Meski fase bloodmoon hanya sebentar dan sebagian, rasa puas sudah tergambar dari wajah kedua teman saya. Berkali-kali melihat jepretan foto mereka, saya terpaksa dibuat menggerutu. Jepretan saya tidak lebih epik. Berkali-kali memotretnya, getaran tripod justru membuatnya buram. Dan lagi, sebenarnya, saya masih amatir dalam berburu landscape (m)alam.
Setidaknya, saya tetap berusaha membungkus momen dalam perburuan malam itu. Tak ada yang begitu menyenangkan selain menikmati setiap momen dari mata sendiri. Menikmati sunyi dari atas bukit, yang baru pertama kali saya datangi. Saya juga sudah lama menginginkan sunyi seperti ini. Tak ada gangguan pekerjaan. Tak ada godaan internet. Meskipun sebenarnya sinyal dan jaringan internet masih sangat kuat dari atas bukit itu.

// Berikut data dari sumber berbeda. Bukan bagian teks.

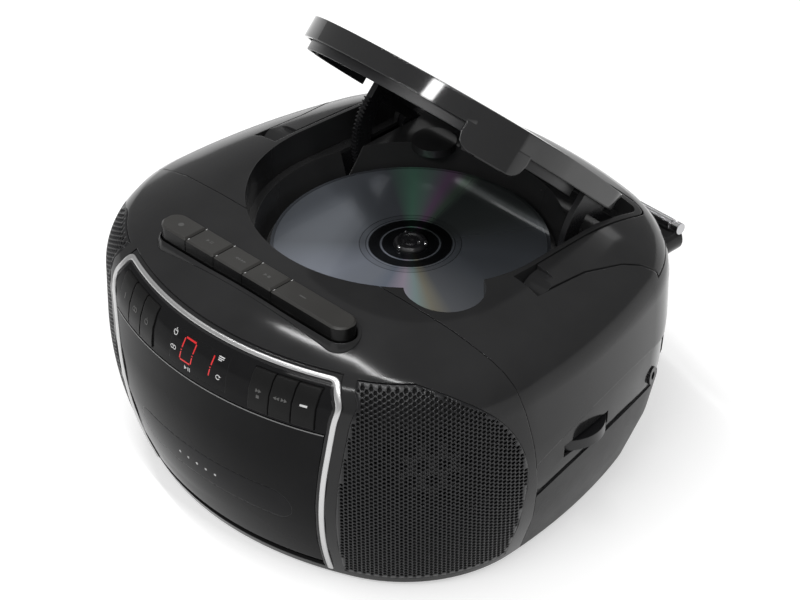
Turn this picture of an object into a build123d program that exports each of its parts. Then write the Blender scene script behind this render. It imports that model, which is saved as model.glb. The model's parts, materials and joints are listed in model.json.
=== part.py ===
from build123d import *
import os
from math import asin, atan2, cos, degrees, pi, radians, sin, sqrt

# A portable radio, cassette and disc player: a domed two-shell housing with a round lid over the disc
# well, a cassette door in the front panel and a folding handle sunk into the top.
# Millimetres. The front faces -Y and +Z is up. The origin is the centre of the footprint on the ground.

# Plan outline of the housing: arcs that run into each other from the front middle to the rear middle,
# each with its radius and the angle it turns through. The last radius closes the outline on the middle.
front_y = -113.0
outline_radii = (162.0, 76.0, 290.0, 63.5)
outline_turns = (25.5, 65.5, 17.5, 60.0)

# Side profile of the housing
base_z = 3.0
belt_z = 69.0                 # height of the fullest outline
base_draw = 15.0              # how far the foot of the wall draws in
shoulder_z = 90.0             # where the straight wall ends
shoulder_radius = 24.0
shoulder_turn = 60.0          # degrees turned by the shoulder before the flatter crown arc
crown_z = 121.0
wall = 2.5
seam_gap = 0.3                # between the front and the rear shell
fit_gap = 0.3                 # between parts that sit in an opening or turn beside each other
lower_steps = 3               # straight steps in which the wall draws in below the belt
shoulder_steps = 4            # and in which the shoulder rounds over
crown_steps = 2
core_overlap = 5.0            # how far the curved zone reaches into the flat middle of the form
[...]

Sunyi malam mengajarkan kita untuk lebih banyak berkontemplasi. Cahaya purnama membuatnya fokus pada satu titik. Bintang yang bertebaran mengukirnya jadi sebuah sketsa. Hawa udara yang dingin mengajarkan cara untuk berbagi kehangatan. Lewat semua itulah kita baru bisa berbincang dengan semesta.
Karena dari semesta, hidup kita bertutur dan diatur....
Karena dari semesta, hidup kita bertutur dan diatur....
***
Sepulangnya dari bukit, kota kami baru kembali diguyur hujan lebat. Esoknya, hujan masih datang bertamu. Pun demikian esoknya lagi. Detik ini pun, hujan masih menemani saya yang menyesap aroma kopi dari meja sebuah kafe.